The play's the thing

These can be challenging productions to stage: The actors' mobility limitations mean there generally can't be a lot of movement on stage. Memorization difficulties lead many performers to carry their scripts during performances. Stage directions are foreign to the untrained troupes.

But, Hutter said, that just means he has to go slower and break things down more carefully. When someone's struggling to flip a page, he knows now the trick is to fold the corners down. When his cast members need wheelchairs or walkers to get around, he adjusts a scene's action.

"We work with whatever the limitations are," Hutter said.

Hutter likes for the actors to wear costumes like wigs or hats to help them separate their acting selves from their real lives. It's like putting on a mask, he said, allowing them to open up.
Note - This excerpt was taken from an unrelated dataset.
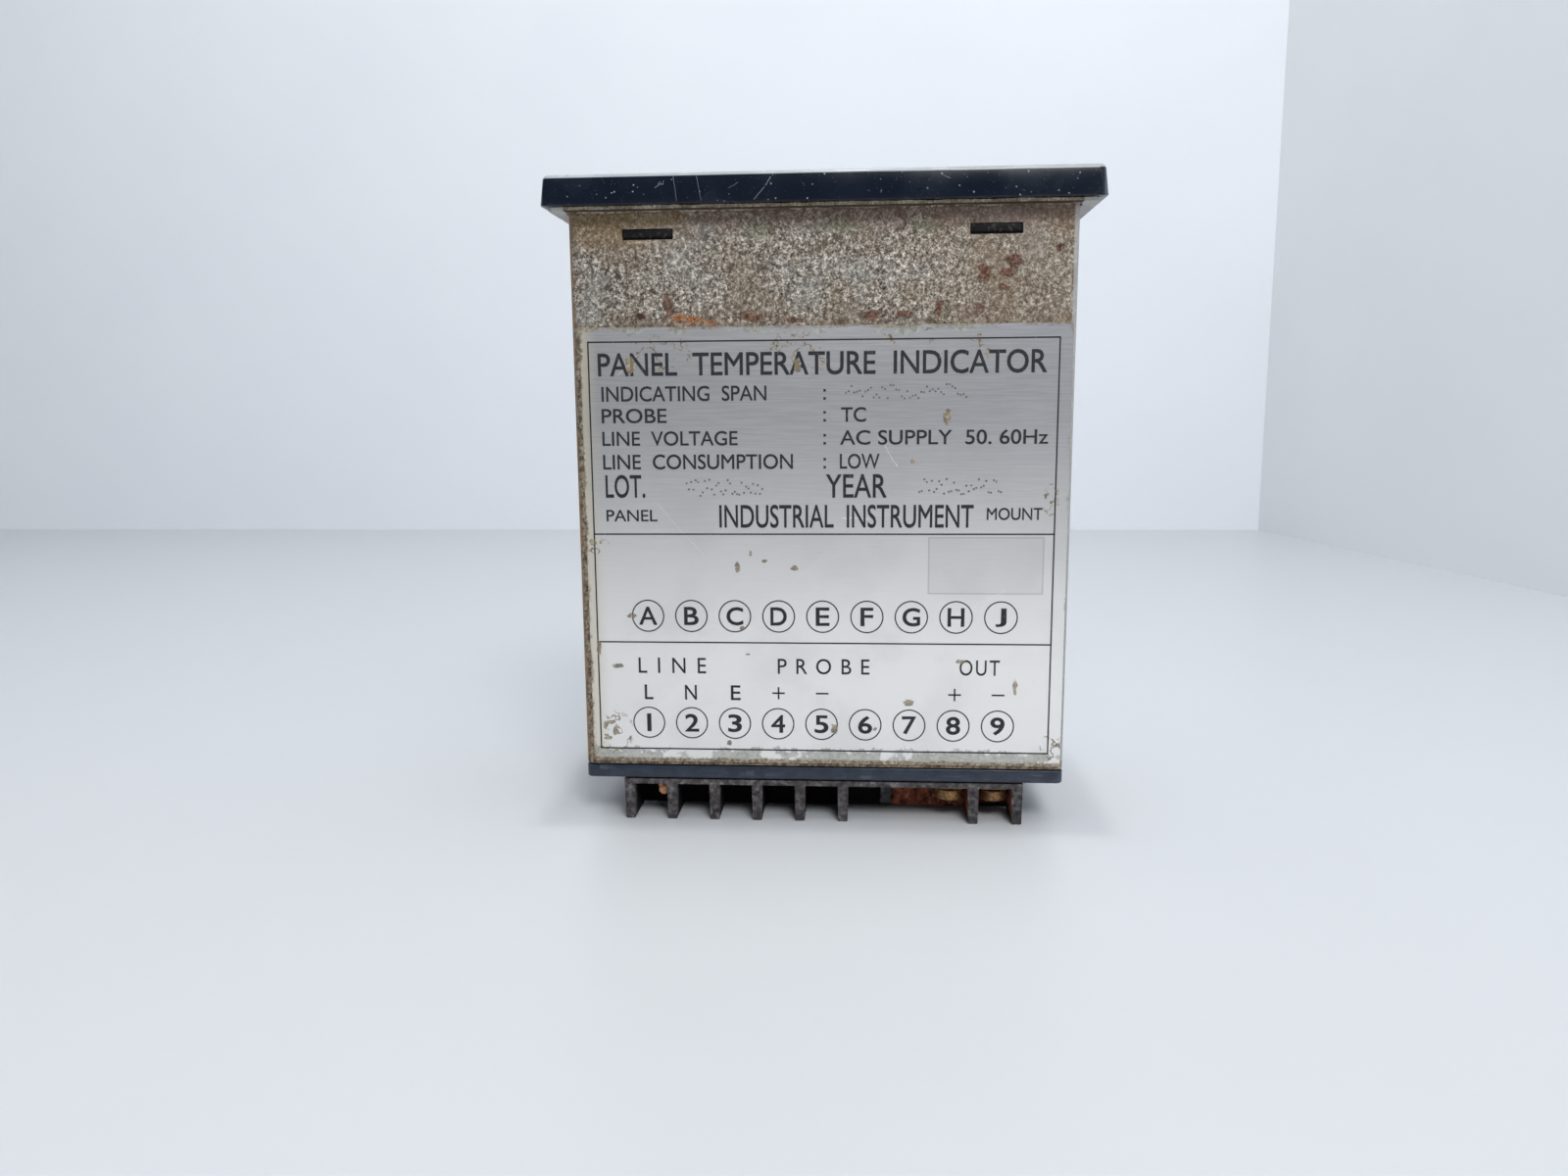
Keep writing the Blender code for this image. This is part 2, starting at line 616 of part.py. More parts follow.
def make_led_display():
    """Block of four seven-segment digits, with a shallow groove between the digits."""
    low = DISPLAY_BOARD_BOTTOM + BOARD_THICKNESS + GAP
    block = boxes(((-LED_WIDTH / 2, -LED_DEPTH / 2, low), (LED_WIDTH / 2, LED_DEPTH / 2, LED_TOP)))
    digits = 4
    digit_width = LED_WIDTH / digits
    grooves = boxes(*(
        ((x - 0.15, -LED_DEPTH, LED_TOP - 0.3), (x + 0.15, LED_DEPTH, LED_TOP + 1.0))
        for x in (digit_width * (index - digits / 2) for index in range(1, digits))
    ))
    put("led_display", carved("led_display", block, [("DIFFERENCE", grooves)]), "led_grey")


def make_transformer():
    """Laminated core with two windows, and the winding around its middle limb."""
    window_half = CORE_SIZE.z / 2 - CORE_YOKE
    limb_half = CORE_LIMB / 2
    outer_half = CORE_SIZE.x / 2 - CORE_YOKE
    windows = boxes(*(
        (CORE_CENTER + Vector((min(a, b), -CORE_SIZE.y, -window_half)),
         CORE_CENTER + Vector((max(a, b), CORE_SIZE.y, window_half)))
        for a, b in ((limb_half, outer_half), (-limb_half, -outer_half))
    ))
    core = carved("transformer_core", centered_box(CORE_CENTER, CORE_SIZE), [("DIFFERENCE", windows)])
    put("transformer_core", core, "core_steel")
    hole = Vector((CORE_LIMB + 2 * GAP, CORE_SIZE.y + 2 * GAP, WINDING_SIZE.z + 4.0))
    winding = rounded_slab(WINDING_SIZE.x, WINDING_SIZE.y, 1.2, -WINDING_SIZE.z / 2, WINDING_SIZE.z / 2)
    winding.transform(Matrix.Translation(CORE_CENTER))
    mesh = carved("transformer_winding", winding, [("DIFFERENCE", centered_box(CORE_CENTER, hole))])
    put("transformer_winding", mesh, "winding_tape")


def make_capacitor():
    """Round electrolytic can standing on the power board."""
    radius, length = CAPACITOR_RADIUS, CAPACITOR_LENGTH
    profile = [
        (0.0, 0.0), (radius, 0.0), (radius, 1.4), (radius - 0.5, 2.0), (radius, 2.6), (radius, length - 0.5),
        (radius - 0.6, length), (0.0, length),
    ]
    shape = turned(profile, 20)
    base = CAPACITOR_CENTER + Vector((0.0, BOARD_INNER_FACE - GAP, 0.0))
    shape.transform(Matrix.Translation(base) @ Matrix.Rotation(TURN / 4, 4, "X"))
    put("smoothing_capacitor", carved("smoothing_capacitor", shape), "capacitor_sleeve", smooth=True)


def make_converter_chip():
    """Long chip on the main board, with the notch that marks its first pin."""
    center = CHIP_CENTER + Vector((0.0, -BOARD_INNER_FACE + GAP + CHIP_SIZE.y / 2, 0.0))
    body = centered_box(center, CHIP_SIZE)
    notch = centered_box(
        center + Vector((CHIP_SIZE.x / 2, CHIP_SIZE.y / 2, 0.0)), Vector((3.0, 1.6, 3.0)),
    )
    put("converter_chip", carved("converter_chip", body, [("DIFFERENCE", notch)]), "chip_black")


def main():
    """Build the whole instrument."""
    clear_scene()
    make_front_bezel()
    make_front_window()
    make_display_mask()
    make_panel_gasket()
    make_case_sleeve()
    make_rating_plate()
    make_rear_cover()
    near_labels = [str(number) for number in range(1, TERMINALS + 1)]
    make_terminal_row("near", near_labels, [str(n) for n in NEAR_SCREWED], 0.0, broken=True)
    make_terminal_row("far", list(FAR_LETTERS), list(FAR_LETTERS), TURN / 2, broken=False)
    make_boards()
    make_led_display()
    make_transformer()
    make_capacitor()
    make_converter_chip()


main()
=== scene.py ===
"""Looks of the panel thermometer: aged steel case, rating plate, glossy bezel and broken terminal row.

Shapes are worked out in millimetres and placed in metres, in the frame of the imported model: +Z runs from
the rear terminals up to the bezel, +X along the long side, and the rating plate faces -Y.
"""

import math
import random

import bmesh
import bpy
from mathutils import Matrix, Vector


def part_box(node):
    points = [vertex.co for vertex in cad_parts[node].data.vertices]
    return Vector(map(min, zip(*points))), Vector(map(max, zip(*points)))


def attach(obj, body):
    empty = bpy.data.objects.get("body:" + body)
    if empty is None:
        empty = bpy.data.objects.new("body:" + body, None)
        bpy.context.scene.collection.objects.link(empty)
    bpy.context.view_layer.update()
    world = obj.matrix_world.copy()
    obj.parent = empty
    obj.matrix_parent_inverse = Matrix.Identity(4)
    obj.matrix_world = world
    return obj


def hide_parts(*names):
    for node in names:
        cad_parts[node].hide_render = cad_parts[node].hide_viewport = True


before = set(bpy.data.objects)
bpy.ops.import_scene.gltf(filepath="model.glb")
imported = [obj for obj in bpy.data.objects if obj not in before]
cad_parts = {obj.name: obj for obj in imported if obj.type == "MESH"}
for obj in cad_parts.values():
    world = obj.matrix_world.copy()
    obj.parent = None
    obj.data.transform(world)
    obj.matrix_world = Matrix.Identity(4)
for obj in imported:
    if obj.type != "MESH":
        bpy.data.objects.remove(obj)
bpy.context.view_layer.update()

bl_info = {
    "name": "Panel thermometer",
    "version": (1, 0, 0),
    "blender": (4, 5, 0),
    "location": "View3D > Sidebar > Thermometer",
    "description": "Builds the visible pieces and finishes of an aged panel thermometer",
    "category": "Object",
}

MM = 0.001
ROOT = "root"
X, Y, Z = 0, 1, 2


class Extent:
    """Where a CAD node lies at rest, in millimetres."""

    def __init__(self, node):
        low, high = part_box(node)
        self.low = low / MM
        self.high = high / MM
        self.size = self.high - self.low
        self.center = (self.low + self.high) / 2


BEZEL = Extent("front_bezel")
WINDOW = Extent("front_window")
GASKET = Extent("panel_gasket")
CASE = Extent("case_sleeve")
PLATE = Extent("rating_plate")
COVER = Extent("rear_cover")
LED = Extent("led_display")
FAR_LABELS = "ABCDEFGHJ"
NEAR_LABELS = "123456789"
PRINT_RISE = 0.02
FRAME_GAP = 0.3
HOOK_PLACES = (-30.0, 30.0)
HOOK_HALF, HOOK_BOTTOM, HOOK_TOP = 4.3, 105.47, 107.02
SLOT_HALF, SLOT_BOTTOM, SLOT_TOP = 4.45, 105.325, 107.175
INNER_GAP = 2.2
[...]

During the final dress rehearsal at Simpson House, one of the leading men was upset. The hat he'd been given was not the same one he'd last rehearsed in. Hutter sighed, then sent an assistant out to his car to search for the proper headgear.

"Prima donnas like I never saw," he said, shaking his head.

The complainant, 86-year-old John Ricci, tried to rescind his gripe. Hutter shook him off.

"I know actors," Hutter said. "You need the right costume to get into character."

An actor. Ricci said he never wanted to be one, never thought he could be one, but now he is.

"And I like it," he said. "I wanted something to do."

Bringing down the house

More than 100 people - residents as well as outside friends and family - crowded into a Simpson House common room last month to see the final performance, a variety show built around the theme of growing older.

Armed with lyric sheets, the audience sang aloud to every song. They laughed at all the right moments and some of the jokes brought down the house.

"My birthday cake sags from the weight of all the candles," one performer said.

To which another quipped, "That's not the only thing that sags."

After the show, 93-year-old harmonica player Mary Glover enjoyed an ice cream cone with her daughter, Diane Kolb. Kolb said she's seen her mother and the other actors grow more confident with each performance.

"This gives them a way to express themselves," she said.

Charmaine Sullivan-Larke, whose nonagenarian mother performed flawlessly despite her fears of laryngitis, said the troupe allowed her mother to feel like part of society again.

"This brings her so much joy," she said. "This is just one way she embraces life."

Actor Kitty Edwards, 87, collected accolades from fans. She could not stop smiling.

"I'm a ham and he's given me a chance to be myself," she said of Hutter. "You know he loves what he's doing."